Stated exercise: Your task is to transcribe all the entries exactly, excluding pictures.

Task data:

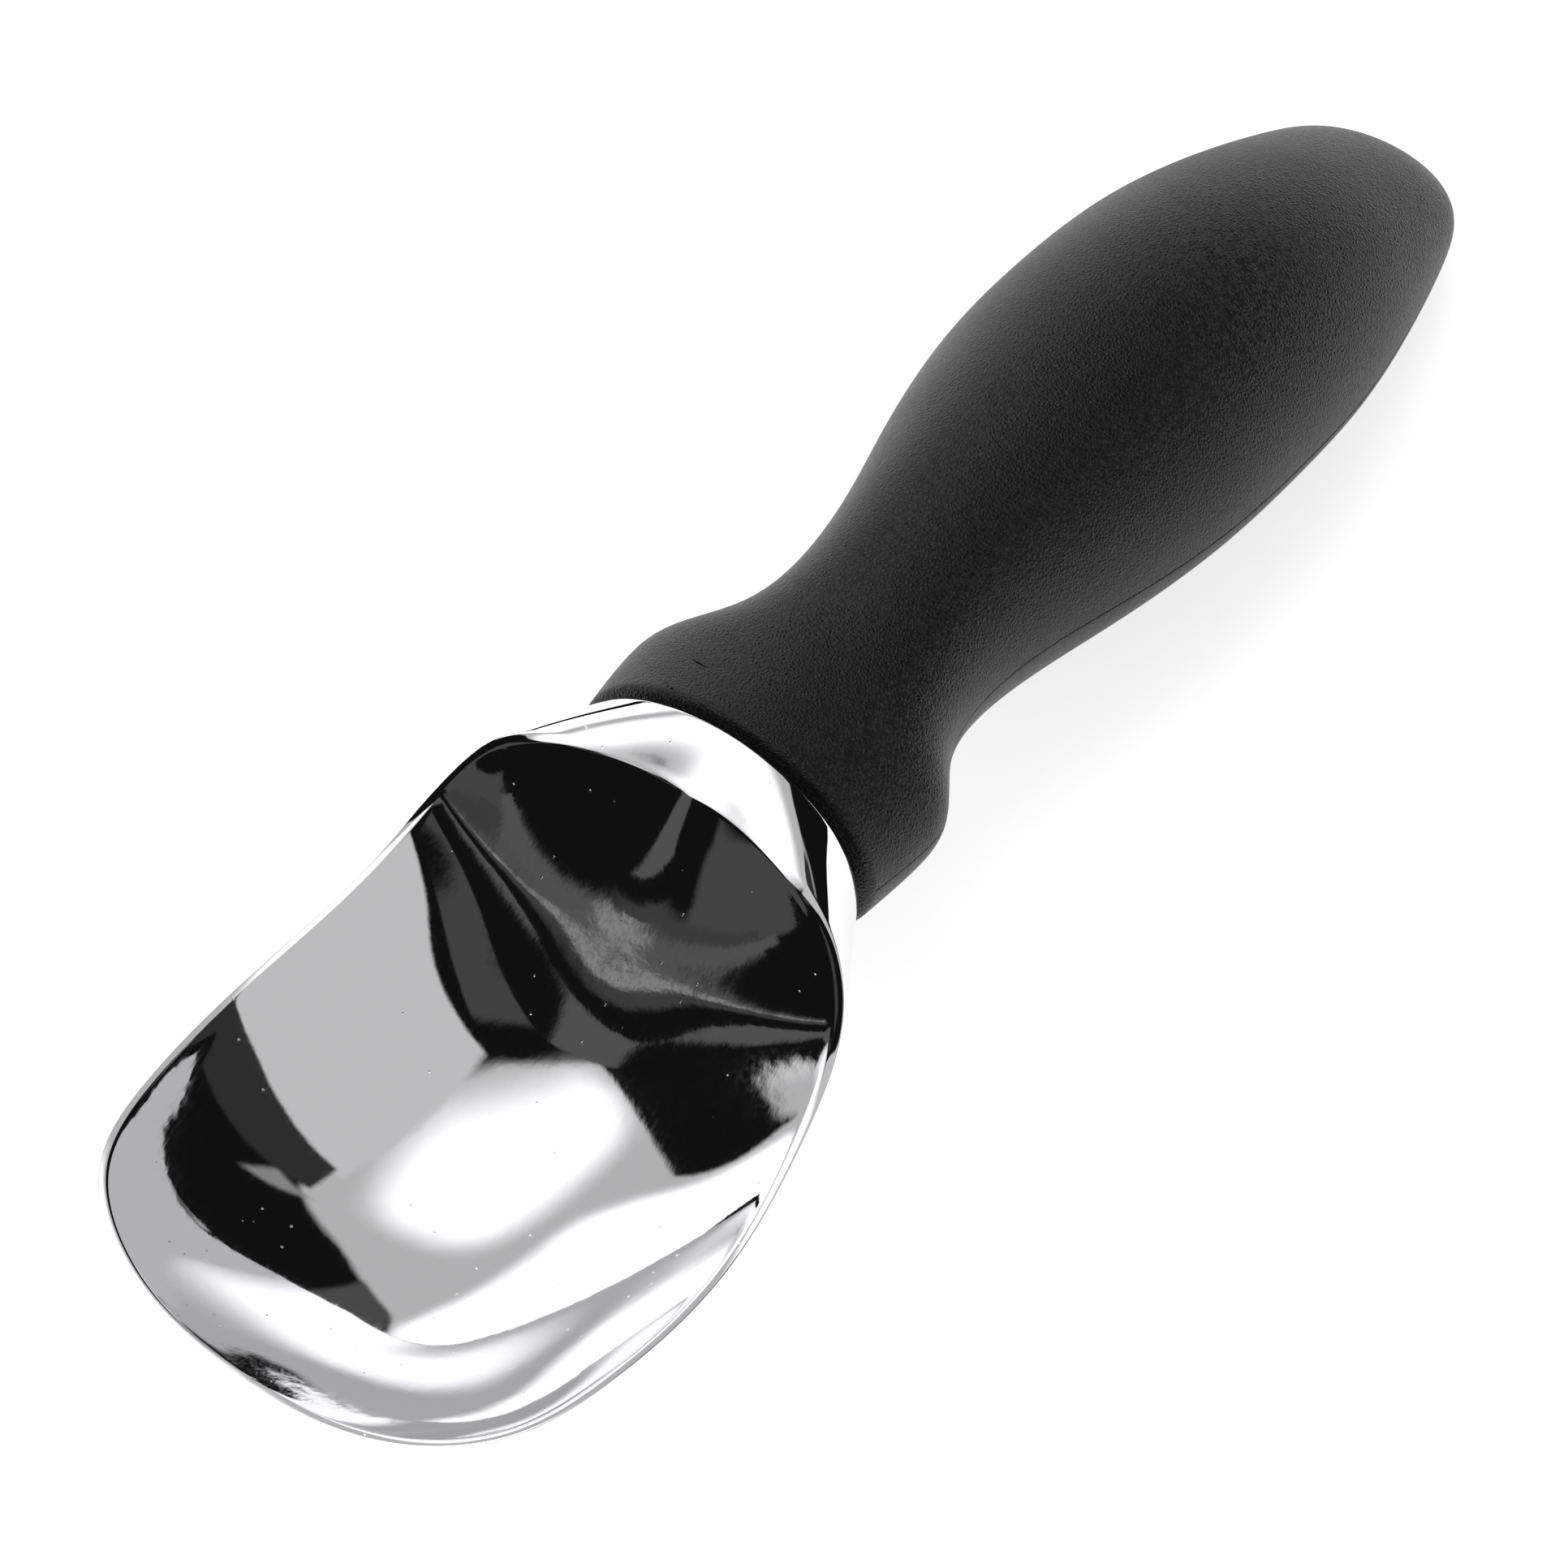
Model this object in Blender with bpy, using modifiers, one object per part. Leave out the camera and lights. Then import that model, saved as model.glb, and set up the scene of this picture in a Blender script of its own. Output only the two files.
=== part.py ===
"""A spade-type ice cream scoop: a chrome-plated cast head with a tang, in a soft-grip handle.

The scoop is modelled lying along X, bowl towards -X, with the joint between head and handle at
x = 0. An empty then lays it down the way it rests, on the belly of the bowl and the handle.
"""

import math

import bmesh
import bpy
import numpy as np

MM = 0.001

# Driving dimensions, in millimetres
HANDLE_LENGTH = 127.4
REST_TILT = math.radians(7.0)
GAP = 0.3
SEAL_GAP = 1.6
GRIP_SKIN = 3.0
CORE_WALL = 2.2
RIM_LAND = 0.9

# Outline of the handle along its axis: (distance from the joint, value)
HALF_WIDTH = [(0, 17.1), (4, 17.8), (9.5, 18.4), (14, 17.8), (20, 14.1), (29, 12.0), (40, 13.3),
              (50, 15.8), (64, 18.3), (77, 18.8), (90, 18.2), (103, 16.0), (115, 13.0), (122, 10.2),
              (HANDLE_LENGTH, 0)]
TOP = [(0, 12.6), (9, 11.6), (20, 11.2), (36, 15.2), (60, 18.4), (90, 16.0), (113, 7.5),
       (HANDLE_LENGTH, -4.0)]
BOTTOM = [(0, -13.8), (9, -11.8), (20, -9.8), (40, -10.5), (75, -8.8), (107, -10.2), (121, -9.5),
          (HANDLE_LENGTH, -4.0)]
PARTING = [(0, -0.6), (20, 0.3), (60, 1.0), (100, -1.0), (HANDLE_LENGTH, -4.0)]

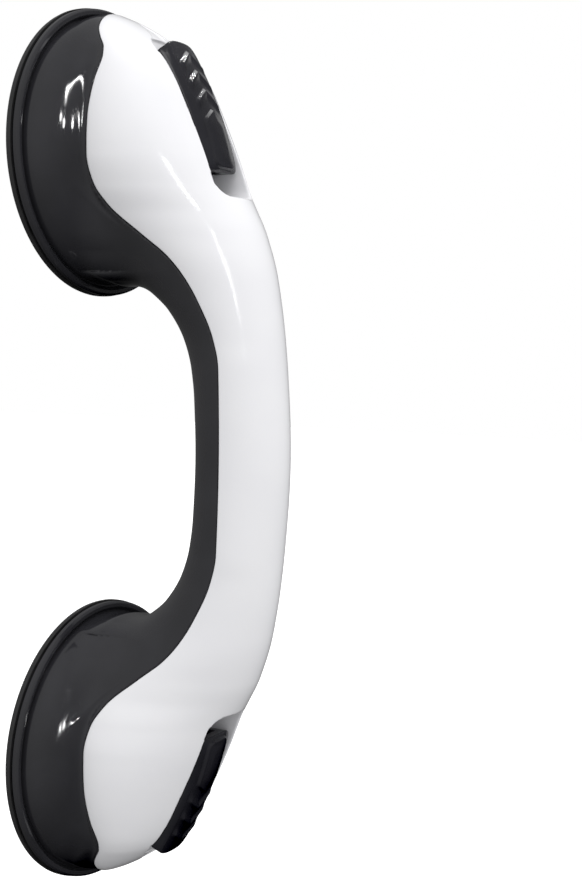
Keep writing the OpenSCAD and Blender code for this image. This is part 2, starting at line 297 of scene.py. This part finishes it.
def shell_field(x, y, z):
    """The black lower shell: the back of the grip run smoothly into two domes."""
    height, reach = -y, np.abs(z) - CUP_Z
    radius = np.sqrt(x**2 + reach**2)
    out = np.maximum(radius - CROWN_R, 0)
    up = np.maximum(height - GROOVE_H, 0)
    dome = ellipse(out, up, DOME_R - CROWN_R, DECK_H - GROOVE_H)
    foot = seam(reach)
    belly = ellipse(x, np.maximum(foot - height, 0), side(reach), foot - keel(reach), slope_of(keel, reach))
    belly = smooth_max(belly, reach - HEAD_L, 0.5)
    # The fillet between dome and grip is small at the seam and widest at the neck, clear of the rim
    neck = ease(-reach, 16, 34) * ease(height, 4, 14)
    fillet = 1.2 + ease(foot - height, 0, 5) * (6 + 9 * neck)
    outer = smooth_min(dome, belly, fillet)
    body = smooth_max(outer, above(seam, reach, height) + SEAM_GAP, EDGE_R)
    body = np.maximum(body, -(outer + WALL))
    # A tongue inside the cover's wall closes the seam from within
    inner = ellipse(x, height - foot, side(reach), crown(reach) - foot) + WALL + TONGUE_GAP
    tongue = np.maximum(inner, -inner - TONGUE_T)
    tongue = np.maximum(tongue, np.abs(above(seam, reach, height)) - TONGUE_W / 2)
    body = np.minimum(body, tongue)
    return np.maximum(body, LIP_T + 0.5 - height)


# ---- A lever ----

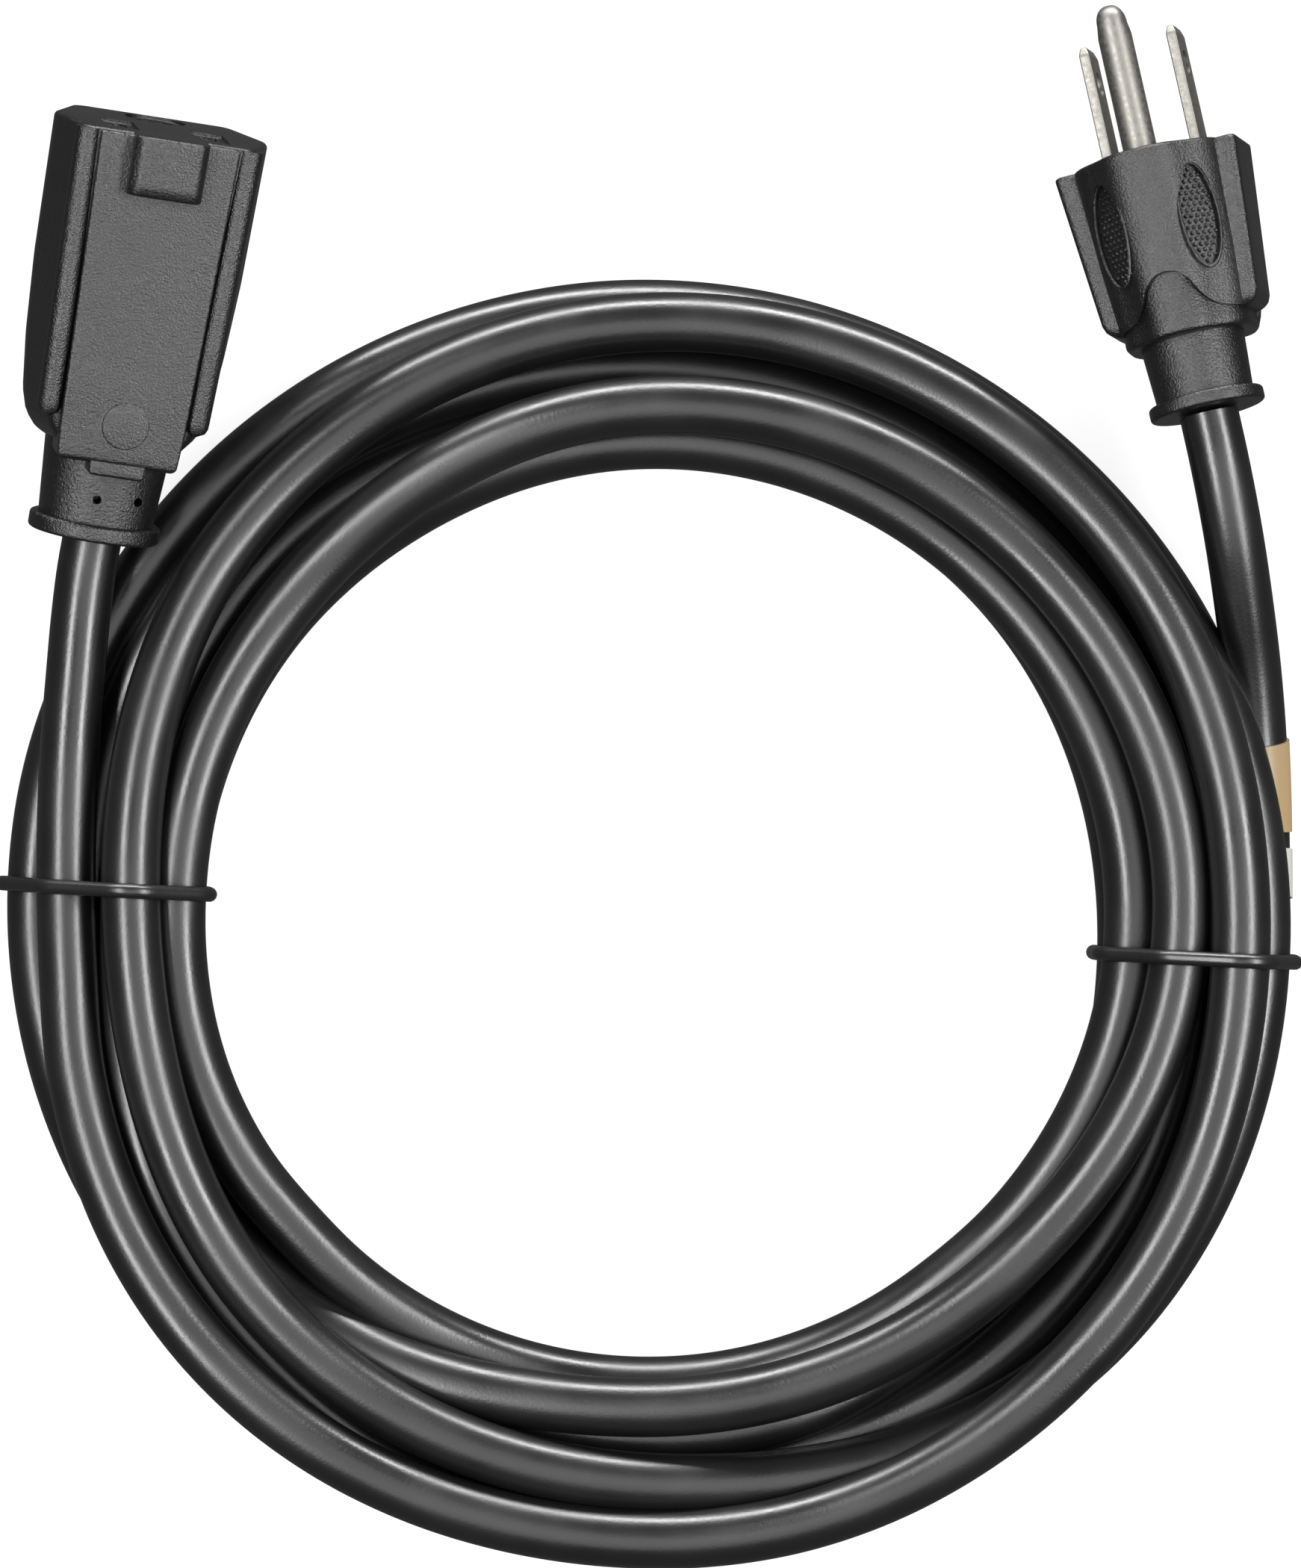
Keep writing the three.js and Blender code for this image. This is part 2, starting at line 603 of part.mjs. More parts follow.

Finished answer:
Model this object in Blender with bpy, using modifiers, one object per part. Leave out the camera and lights. Then import that model, saved as model.glb, and set up the scene of this picture in a Blender script of its own. Output only the two files.
=== part.py ===
"""A spade-type ice cream scoop: a chrome-plated cast head with a tang, in a soft-grip handle.

The scoop is modelled lying along X, bowl towards -X, with the joint between head and handle at
x = 0. An empty then lays it down the way it rests, on the belly of the bowl and the handle.
"""

import math

import bmesh
import bpy
import numpy as np

MM = 0.001

# Driving dimensions, in millimetres
HANDLE_LENGTH = 127.4
REST_TILT = math.radians(7.0)
GAP = 0.3
SEAL_GAP = 1.6
GRIP_SKIN = 3.0
CORE_WALL = 2.2
RIM_LAND = 0.9

# Outline of the handle along its axis: (distance from the joint, value)
HALF_WIDTH = [(0, 17.1), (4, 17.8), (9.5, 18.4), (14, 17.8), (20, 14.1), (29, 12.0), (40, 13.3),
              (50, 15.8), (64, 18.3), (77, 18.8), (90, 18.2), (103, 16.0), (115, 13.0), (122, 10.2),
              (HANDLE_LENGTH, 0)]
TOP = [(0, 12.6), (9, 11.6), (20, 11.2), (36, 15.2), (60, 18.4), (90, 16.0), (113, 7.5),
       (HANDLE_LENGTH, -4.0)]
BOTTOM = [(0, -13.8), (9, -11.8), (20, -9.8), (40, -10.5), (75, -8.8), (107, -10.2), (121, -9.5),
          (HANDLE_LENGTH, -4.0)]
PARTING = [(0, -0.6), (20, 0.3), (60, 1.0), (100, -1.0), (HANDLE_LENGTH, -4.0)]

Keep writing the OpenSCAD and Blender code for this image. This is part 2, starting at line 297 of scene.py. This part finishes it.
def shell_field(x, y, z):
    """The black lower shell: the back of the grip run smoothly into two domes."""
    height, reach = -y, np.abs(z) - CUP_Z
    radius = np.sqrt(x**2 + reach**2)
    out = np.maximum(radius - CROWN_R, 0)
    up = np.maximum(height - GROOVE_H, 0)
    dome = ellipse(out, up, DOME_R - CROWN_R, DECK_H - GROOVE_H)
    foot = seam(reach)
    belly = ellipse(x, np.maximum(foot - height, 0), side(reach), foot - keel(reach), slope_of(keel, reach))
    belly = smooth_max(belly, reach - HEAD_L, 0.5)
    # The fillet between dome and grip is small at the seam and widest at the neck, clear of the rim
    neck = ease(-reach, 16, 34) * ease(height, 4, 14)
    fillet = 1.2 + ease(foot - height, 0, 5) * (6 + 9 * neck)
    outer = smooth_min(dome, belly, fillet)
    body = smooth_max(outer, above(seam, reach, height) + SEAM_GAP, EDGE_R)
    body = np.maximum(body, -(outer + WALL))
    # A tongue inside the cover's wall closes the seam from within
    inner = ellipse(x, height - foot, side(reach), crown(reach) - foot) + WALL + TONGUE_GAP
    tongue = np.maximum(inner, -inner - TONGUE_T)
    tongue = np.maximum(tongue, np.abs(above(seam, reach, height)) - TONGUE_W / 2)
    body = np.minimum(body, tongue)
    return np.maximum(body, LIP_T + 0.5 - height)


# ---- A lever ----

Keep writing the three.js and Blender code for this image. This is part 2, starting at line 603 of part.mjs. More parts follow.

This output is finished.